• **Request**: Restrict the output to the lines below starting at the one that contains "make_braces(build)" and ending at the one that contains "zip(*points))), Vector(map(max, zip(*points)))", and restate them word for word, both ends included.

┌──

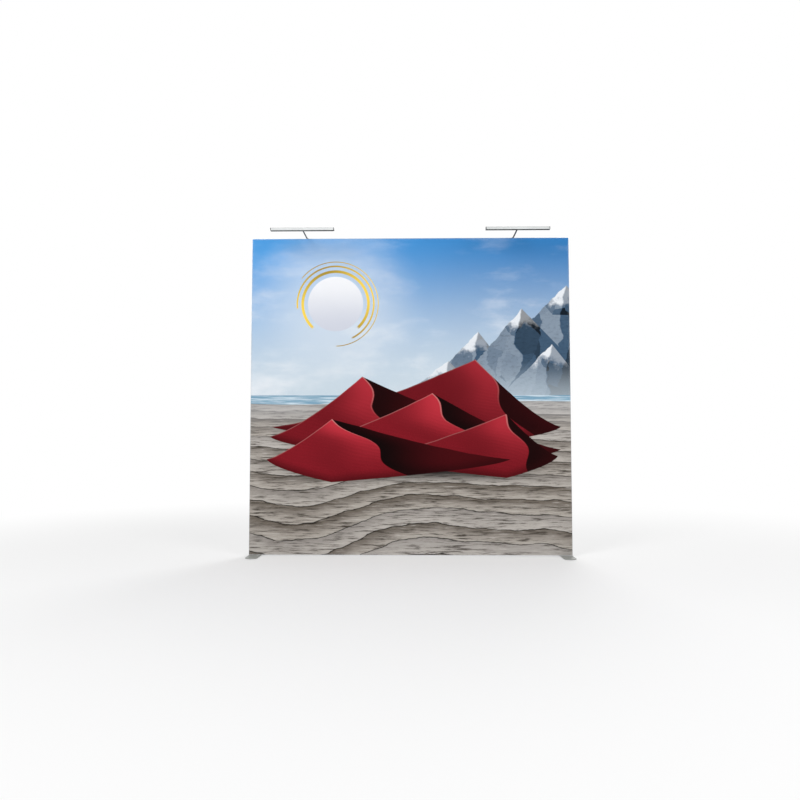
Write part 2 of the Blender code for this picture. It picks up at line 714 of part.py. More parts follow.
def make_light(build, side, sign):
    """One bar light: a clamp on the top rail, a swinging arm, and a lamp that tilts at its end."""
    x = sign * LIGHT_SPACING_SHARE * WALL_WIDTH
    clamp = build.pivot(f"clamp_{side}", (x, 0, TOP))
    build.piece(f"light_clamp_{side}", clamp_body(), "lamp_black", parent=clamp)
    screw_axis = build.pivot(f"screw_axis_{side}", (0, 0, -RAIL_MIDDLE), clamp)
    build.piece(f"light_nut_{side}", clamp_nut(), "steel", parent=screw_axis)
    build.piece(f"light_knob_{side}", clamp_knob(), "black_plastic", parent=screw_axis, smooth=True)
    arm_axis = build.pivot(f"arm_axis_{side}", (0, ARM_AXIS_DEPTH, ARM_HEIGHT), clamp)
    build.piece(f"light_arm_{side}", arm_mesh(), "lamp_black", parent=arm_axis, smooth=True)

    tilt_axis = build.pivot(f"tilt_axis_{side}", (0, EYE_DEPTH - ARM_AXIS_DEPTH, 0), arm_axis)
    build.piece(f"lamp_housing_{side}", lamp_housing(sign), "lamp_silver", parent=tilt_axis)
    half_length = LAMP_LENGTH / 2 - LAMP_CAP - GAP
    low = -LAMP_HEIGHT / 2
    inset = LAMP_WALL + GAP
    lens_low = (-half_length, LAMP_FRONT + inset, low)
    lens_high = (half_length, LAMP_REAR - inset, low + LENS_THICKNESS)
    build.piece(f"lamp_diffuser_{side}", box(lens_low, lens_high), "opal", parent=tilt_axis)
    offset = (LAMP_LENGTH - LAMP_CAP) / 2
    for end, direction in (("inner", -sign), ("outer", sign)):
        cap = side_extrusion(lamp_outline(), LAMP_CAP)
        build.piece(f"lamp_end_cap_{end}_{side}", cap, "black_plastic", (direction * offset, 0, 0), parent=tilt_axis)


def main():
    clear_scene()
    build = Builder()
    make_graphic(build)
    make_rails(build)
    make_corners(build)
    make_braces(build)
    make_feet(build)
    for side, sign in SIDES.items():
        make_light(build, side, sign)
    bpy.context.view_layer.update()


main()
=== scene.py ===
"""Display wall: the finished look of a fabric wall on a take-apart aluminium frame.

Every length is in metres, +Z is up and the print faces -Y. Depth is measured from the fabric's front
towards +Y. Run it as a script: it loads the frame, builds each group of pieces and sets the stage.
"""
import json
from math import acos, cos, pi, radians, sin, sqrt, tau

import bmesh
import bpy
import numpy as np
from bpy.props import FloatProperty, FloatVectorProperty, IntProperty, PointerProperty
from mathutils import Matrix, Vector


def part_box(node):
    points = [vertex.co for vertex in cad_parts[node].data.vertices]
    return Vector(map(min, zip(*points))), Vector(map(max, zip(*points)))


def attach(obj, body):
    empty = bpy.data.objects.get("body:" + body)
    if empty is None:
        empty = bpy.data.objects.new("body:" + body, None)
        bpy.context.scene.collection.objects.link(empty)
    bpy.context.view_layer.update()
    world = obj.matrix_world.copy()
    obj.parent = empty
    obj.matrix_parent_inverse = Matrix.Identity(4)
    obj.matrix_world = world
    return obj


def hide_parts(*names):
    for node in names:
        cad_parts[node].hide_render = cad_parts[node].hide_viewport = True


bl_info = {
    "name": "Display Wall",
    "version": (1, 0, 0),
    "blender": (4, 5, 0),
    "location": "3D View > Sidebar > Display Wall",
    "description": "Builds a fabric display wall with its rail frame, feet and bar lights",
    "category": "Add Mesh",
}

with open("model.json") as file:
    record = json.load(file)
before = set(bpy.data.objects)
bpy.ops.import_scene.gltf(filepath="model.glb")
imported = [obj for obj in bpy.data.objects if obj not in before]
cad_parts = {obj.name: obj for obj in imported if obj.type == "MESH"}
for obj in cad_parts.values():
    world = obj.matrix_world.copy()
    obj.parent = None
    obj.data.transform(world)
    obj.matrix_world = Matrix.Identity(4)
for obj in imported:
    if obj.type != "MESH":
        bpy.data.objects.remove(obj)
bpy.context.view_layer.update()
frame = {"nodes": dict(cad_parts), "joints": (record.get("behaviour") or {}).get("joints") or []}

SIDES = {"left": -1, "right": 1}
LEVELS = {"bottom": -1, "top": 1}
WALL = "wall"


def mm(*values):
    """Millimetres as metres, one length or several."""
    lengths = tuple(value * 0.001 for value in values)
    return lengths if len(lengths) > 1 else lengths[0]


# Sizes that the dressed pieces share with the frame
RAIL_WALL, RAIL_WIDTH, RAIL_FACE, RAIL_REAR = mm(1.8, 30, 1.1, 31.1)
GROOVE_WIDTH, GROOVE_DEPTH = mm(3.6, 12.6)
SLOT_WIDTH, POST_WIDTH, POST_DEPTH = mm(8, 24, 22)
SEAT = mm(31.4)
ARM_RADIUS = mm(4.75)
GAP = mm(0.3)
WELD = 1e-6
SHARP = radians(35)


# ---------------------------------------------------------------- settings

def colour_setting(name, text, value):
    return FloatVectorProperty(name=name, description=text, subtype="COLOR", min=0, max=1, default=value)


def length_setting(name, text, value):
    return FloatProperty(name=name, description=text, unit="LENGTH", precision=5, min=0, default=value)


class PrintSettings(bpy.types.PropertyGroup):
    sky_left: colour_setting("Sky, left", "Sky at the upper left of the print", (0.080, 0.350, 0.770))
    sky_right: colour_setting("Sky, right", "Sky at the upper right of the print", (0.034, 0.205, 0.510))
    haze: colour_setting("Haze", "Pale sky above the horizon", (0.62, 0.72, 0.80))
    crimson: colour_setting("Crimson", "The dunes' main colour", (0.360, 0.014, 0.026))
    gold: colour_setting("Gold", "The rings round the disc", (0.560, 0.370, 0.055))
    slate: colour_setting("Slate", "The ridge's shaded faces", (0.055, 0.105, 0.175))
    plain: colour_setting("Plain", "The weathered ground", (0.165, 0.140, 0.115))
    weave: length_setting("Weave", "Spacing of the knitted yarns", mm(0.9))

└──

• **Correct output**:
    make_braces(build)
    make_feet(build)
    for side, sign in SIDES.items():
        make_light(build, side, sign)
    bpy.context.view_layer.update()


main()
=== scene.py ===
"""Display wall: the finished look of a fabric wall on a take-apart aluminium frame.

Every length is in metres, +Z is up and the print faces -Y. Depth is measured from the fabric's front
towards +Y. Run it as a script: it loads the frame, builds each group of pieces and sets the stage.
"""
import json
from math import acos, cos, pi, radians, sin, sqrt, tau

import bmesh
import bpy
import numpy as np
from bpy.props import FloatProperty, FloatVectorProperty, IntProperty, PointerProperty
from mathutils import Matrix, Vector


def part_box(node):
    points = [vertex.co for vertex in cad_parts[node].data.vertices]
    return Vector(map(min, zip(*points))), Vector(map(max, zip(*points)))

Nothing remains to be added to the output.